### EXERCISE DIRECTIONS:
Using the listing below, set down each line from the line containing "return bushing" through the line containing "cad_parts[node].hide_render = cad_parts[node].hide_viewport", both ends included, exactly and with nothing added.

### PROVIDED DATA:
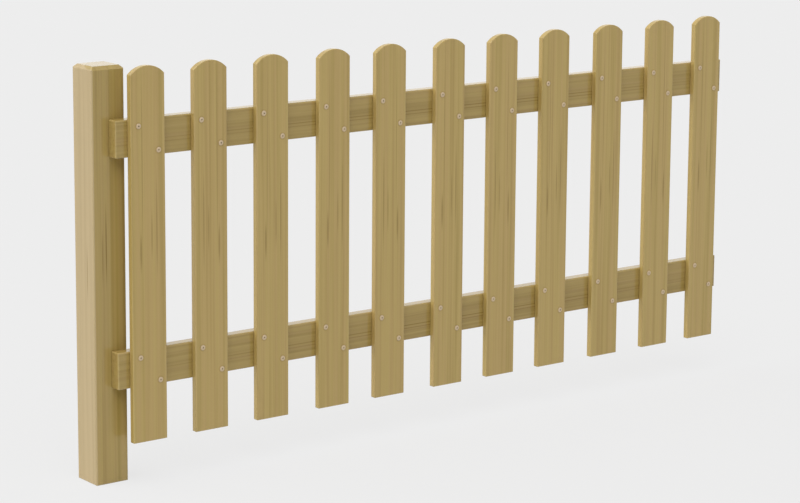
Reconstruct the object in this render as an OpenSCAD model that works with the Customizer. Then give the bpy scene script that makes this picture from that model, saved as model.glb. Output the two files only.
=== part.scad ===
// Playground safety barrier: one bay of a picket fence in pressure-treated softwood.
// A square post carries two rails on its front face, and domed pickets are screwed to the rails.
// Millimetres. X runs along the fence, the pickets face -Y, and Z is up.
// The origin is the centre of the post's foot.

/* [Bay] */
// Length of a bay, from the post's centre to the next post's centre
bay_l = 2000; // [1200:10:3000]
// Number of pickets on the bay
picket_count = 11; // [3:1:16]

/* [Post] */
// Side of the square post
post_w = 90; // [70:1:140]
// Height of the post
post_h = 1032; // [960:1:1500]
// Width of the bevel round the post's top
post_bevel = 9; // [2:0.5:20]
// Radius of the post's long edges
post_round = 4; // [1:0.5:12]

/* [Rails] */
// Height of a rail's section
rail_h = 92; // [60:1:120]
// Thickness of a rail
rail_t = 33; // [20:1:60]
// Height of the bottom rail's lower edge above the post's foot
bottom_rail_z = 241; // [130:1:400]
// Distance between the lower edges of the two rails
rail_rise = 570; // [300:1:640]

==

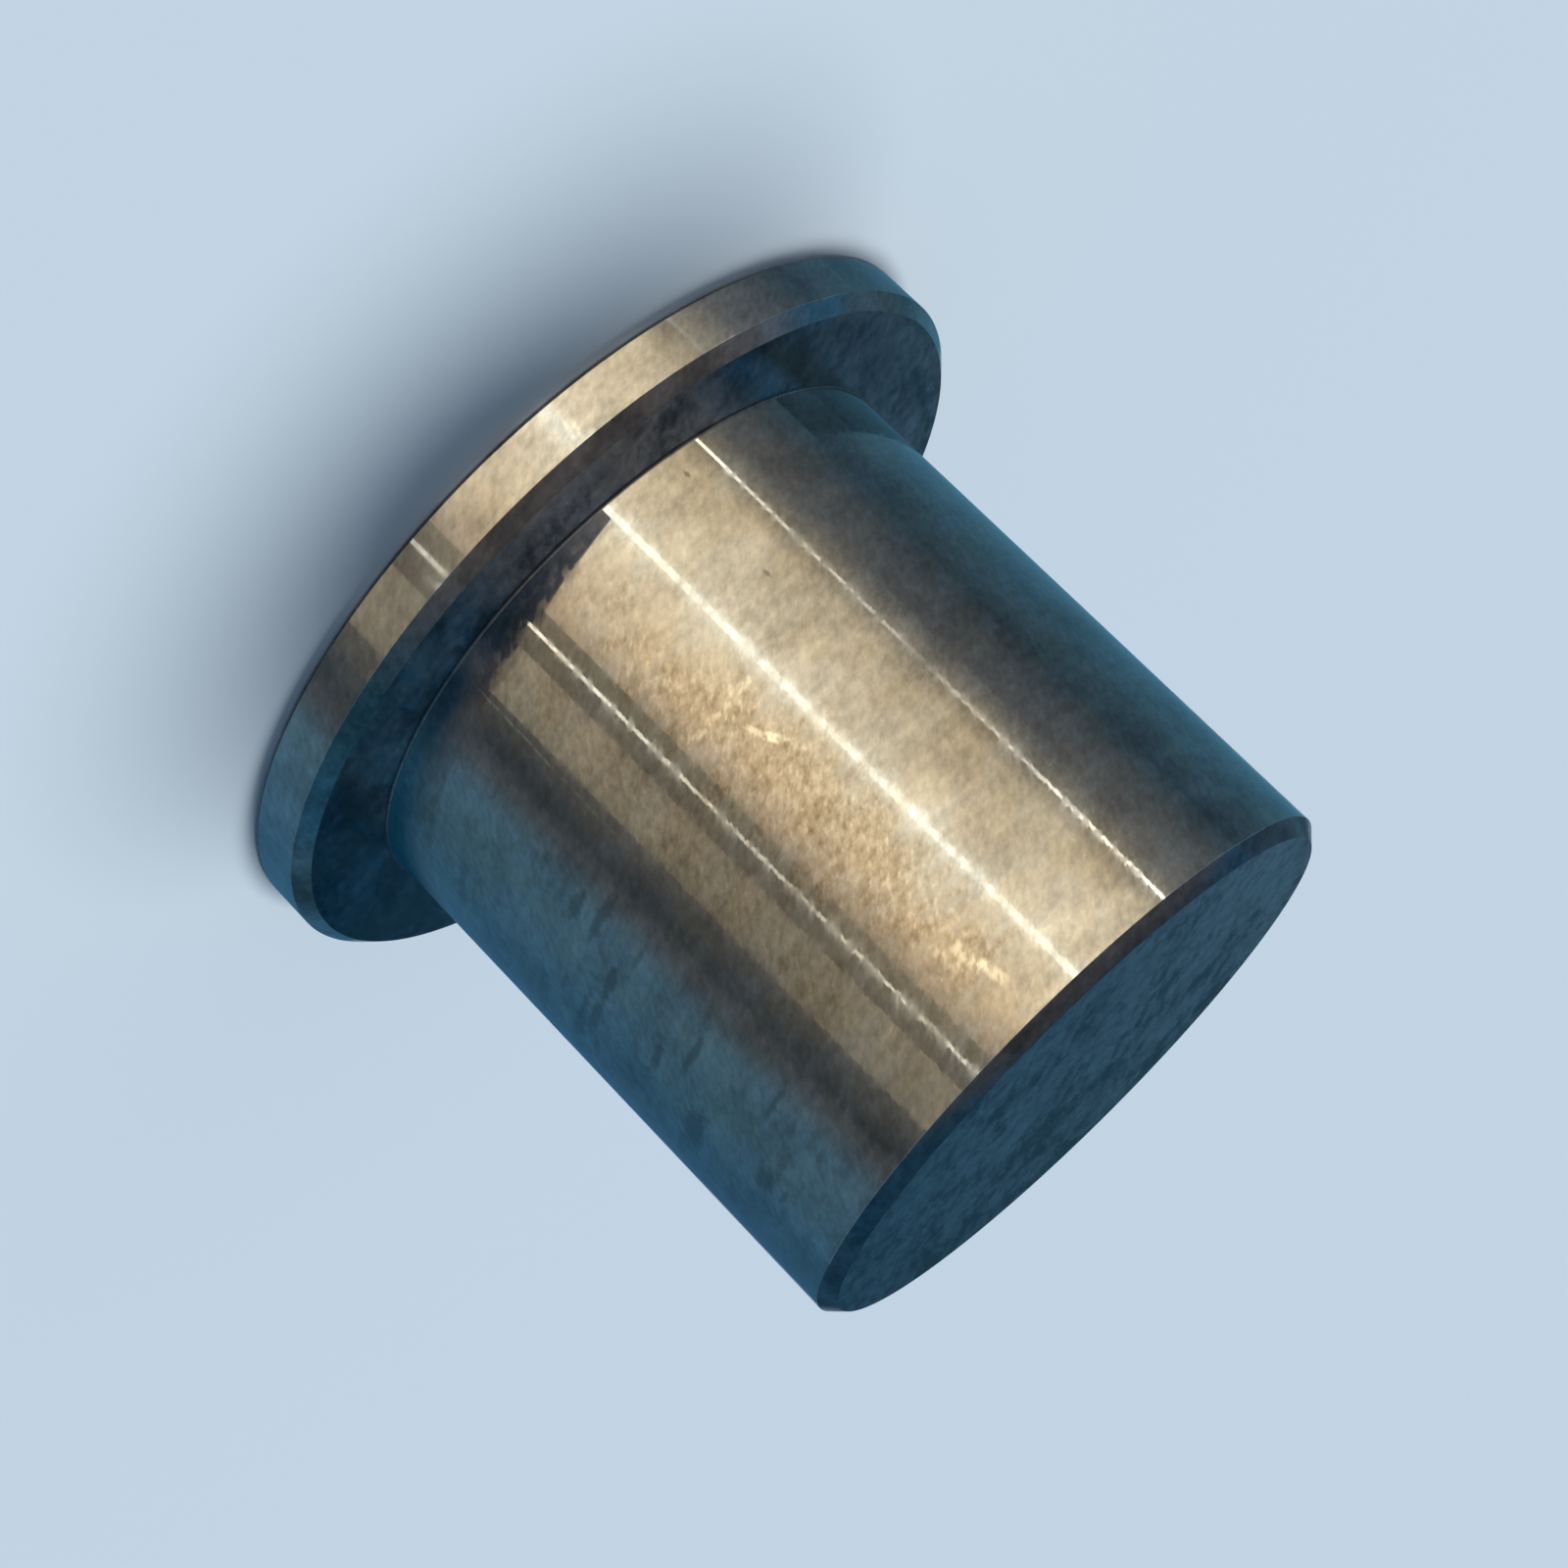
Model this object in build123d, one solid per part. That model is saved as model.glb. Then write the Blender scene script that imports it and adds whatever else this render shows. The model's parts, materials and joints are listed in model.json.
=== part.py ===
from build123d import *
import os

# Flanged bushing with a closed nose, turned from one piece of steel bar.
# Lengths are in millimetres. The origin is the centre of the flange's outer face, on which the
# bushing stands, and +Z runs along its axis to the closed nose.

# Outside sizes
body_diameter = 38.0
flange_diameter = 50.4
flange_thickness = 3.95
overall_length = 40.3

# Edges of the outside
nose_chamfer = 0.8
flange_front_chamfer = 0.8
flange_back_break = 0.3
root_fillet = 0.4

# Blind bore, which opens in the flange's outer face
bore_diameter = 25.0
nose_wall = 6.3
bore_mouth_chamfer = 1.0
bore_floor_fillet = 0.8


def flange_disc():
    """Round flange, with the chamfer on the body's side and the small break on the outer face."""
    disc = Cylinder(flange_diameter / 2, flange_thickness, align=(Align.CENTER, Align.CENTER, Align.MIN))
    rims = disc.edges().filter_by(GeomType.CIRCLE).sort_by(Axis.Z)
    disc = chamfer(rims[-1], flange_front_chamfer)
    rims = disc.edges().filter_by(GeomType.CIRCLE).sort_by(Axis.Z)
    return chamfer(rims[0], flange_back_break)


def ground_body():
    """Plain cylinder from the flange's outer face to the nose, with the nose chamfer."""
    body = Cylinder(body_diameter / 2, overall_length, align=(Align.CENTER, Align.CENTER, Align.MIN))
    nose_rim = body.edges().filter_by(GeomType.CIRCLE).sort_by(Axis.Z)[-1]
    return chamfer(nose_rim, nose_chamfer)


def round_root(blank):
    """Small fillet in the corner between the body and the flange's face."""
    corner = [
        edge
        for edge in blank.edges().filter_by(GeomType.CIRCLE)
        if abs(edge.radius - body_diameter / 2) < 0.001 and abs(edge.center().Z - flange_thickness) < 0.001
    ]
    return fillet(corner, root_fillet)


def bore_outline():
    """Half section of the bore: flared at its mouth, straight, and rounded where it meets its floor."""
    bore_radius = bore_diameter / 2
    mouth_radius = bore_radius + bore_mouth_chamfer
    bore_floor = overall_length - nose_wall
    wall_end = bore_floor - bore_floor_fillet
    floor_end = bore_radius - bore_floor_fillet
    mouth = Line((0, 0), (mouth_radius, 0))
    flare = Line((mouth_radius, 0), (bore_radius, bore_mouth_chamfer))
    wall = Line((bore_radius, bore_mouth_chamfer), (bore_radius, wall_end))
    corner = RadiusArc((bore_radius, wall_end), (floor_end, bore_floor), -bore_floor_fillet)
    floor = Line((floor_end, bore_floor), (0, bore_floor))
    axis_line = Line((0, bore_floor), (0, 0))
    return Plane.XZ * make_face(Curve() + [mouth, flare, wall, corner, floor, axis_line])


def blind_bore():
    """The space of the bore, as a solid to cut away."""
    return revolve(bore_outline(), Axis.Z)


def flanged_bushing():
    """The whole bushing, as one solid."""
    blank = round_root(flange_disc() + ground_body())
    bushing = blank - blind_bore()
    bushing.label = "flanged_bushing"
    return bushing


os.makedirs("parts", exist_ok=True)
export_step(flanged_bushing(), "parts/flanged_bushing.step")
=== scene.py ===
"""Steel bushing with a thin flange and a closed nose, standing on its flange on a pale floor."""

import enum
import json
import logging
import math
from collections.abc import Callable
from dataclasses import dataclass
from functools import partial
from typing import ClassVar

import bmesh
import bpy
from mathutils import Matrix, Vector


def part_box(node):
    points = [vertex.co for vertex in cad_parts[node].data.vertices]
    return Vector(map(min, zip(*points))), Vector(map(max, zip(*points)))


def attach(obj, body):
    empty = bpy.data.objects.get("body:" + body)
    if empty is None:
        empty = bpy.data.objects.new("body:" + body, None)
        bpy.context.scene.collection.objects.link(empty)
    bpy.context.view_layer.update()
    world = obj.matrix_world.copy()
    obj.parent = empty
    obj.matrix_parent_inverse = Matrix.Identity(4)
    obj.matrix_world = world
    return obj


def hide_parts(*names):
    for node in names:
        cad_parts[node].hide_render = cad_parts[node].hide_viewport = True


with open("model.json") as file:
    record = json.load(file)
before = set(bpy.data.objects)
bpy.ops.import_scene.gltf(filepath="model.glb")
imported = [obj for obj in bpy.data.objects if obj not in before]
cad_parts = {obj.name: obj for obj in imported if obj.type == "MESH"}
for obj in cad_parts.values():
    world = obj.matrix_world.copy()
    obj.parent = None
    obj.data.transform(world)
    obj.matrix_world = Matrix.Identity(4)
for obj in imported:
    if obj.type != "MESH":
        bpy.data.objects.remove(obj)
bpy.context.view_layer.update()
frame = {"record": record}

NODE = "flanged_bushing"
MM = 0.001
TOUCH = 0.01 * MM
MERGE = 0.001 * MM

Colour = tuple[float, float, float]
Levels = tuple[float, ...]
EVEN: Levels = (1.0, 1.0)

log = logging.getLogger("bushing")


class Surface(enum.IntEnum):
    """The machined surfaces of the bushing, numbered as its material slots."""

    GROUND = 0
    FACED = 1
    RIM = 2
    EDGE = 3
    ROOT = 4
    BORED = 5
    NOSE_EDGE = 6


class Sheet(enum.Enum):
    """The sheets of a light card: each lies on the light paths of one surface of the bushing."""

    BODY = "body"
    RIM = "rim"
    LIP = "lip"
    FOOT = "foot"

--

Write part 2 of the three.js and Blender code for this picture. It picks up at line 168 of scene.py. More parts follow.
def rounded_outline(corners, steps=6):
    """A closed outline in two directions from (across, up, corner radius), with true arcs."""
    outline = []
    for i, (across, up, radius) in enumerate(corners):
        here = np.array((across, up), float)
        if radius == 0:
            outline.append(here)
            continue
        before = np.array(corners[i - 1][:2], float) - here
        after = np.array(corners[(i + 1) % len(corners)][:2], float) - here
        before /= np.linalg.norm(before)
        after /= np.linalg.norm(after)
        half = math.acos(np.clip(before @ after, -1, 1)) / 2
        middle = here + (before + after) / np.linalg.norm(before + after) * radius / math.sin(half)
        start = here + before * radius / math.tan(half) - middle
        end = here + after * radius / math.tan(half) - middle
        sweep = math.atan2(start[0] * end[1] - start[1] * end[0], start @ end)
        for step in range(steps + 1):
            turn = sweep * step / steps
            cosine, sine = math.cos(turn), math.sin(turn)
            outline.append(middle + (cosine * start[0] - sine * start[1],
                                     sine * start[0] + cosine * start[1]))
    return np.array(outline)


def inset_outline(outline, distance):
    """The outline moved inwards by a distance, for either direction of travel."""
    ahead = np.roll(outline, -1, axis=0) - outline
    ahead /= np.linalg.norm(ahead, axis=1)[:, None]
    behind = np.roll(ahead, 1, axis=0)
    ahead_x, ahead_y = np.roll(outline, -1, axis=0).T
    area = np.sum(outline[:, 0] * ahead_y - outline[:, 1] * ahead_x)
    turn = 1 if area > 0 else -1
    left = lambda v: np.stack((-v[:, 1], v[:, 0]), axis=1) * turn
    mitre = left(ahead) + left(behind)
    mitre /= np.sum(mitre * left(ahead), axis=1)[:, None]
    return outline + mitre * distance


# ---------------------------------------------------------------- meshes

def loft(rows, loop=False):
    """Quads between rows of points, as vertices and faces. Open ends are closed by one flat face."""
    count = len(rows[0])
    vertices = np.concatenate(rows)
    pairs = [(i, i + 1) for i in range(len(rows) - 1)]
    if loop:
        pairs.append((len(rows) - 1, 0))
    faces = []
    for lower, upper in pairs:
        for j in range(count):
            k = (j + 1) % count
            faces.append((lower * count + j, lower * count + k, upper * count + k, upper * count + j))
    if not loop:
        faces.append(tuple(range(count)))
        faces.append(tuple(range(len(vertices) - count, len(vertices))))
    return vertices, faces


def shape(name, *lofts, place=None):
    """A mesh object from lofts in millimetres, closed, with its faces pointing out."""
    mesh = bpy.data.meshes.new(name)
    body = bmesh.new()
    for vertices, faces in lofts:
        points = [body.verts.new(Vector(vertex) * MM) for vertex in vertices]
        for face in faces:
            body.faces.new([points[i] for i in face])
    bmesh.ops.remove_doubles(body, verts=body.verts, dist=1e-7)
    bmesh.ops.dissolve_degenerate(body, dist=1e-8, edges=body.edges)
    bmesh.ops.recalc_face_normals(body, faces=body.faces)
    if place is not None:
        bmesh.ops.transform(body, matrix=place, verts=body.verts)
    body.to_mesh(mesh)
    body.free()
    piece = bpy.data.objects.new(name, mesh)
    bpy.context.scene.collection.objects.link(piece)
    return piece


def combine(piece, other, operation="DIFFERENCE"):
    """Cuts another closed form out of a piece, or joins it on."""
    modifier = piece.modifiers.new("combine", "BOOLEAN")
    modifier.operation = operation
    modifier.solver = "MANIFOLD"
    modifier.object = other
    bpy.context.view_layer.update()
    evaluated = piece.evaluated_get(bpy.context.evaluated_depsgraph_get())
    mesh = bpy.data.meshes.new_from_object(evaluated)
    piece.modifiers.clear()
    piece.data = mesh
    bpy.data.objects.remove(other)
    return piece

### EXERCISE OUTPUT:
    return bushing


os.makedirs("parts", exist_ok=True)
export_step(flanged_bushing(), "parts/flanged_bushing.step")
=== scene.py ===
"""Steel bushing with a thin flange and a closed nose, standing on its flange on a pale floor."""

import enum
import json
import logging
import math
from collections.abc import Callable
from dataclasses import dataclass
from functools import partial
from typing import ClassVar

import bmesh
import bpy
from mathutils import Matrix, Vector


def part_box(node):
    points = [vertex.co for vertex in cad_parts[node].data.vertices]
    return Vector(map(min, zip(*points))), Vector(map(max, zip(*points)))


def attach(obj, body):
    empty = bpy.data.objects.get("body:" + body)
    if empty is None:
        empty = bpy.data.objects.new("body:" + body, None)
        bpy.context.scene.collection.objects.link(empty)
    bpy.context.view_layer.update()
    world = obj.matrix_world.copy()
    obj.parent = empty
    obj.matrix_parent_inverse = Matrix.Identity(4)
    obj.matrix_world = world
    return obj


def hide_parts(*names):
    for node in names:
        cad_parts[node].hide_render = cad_parts[node].hide_viewport = True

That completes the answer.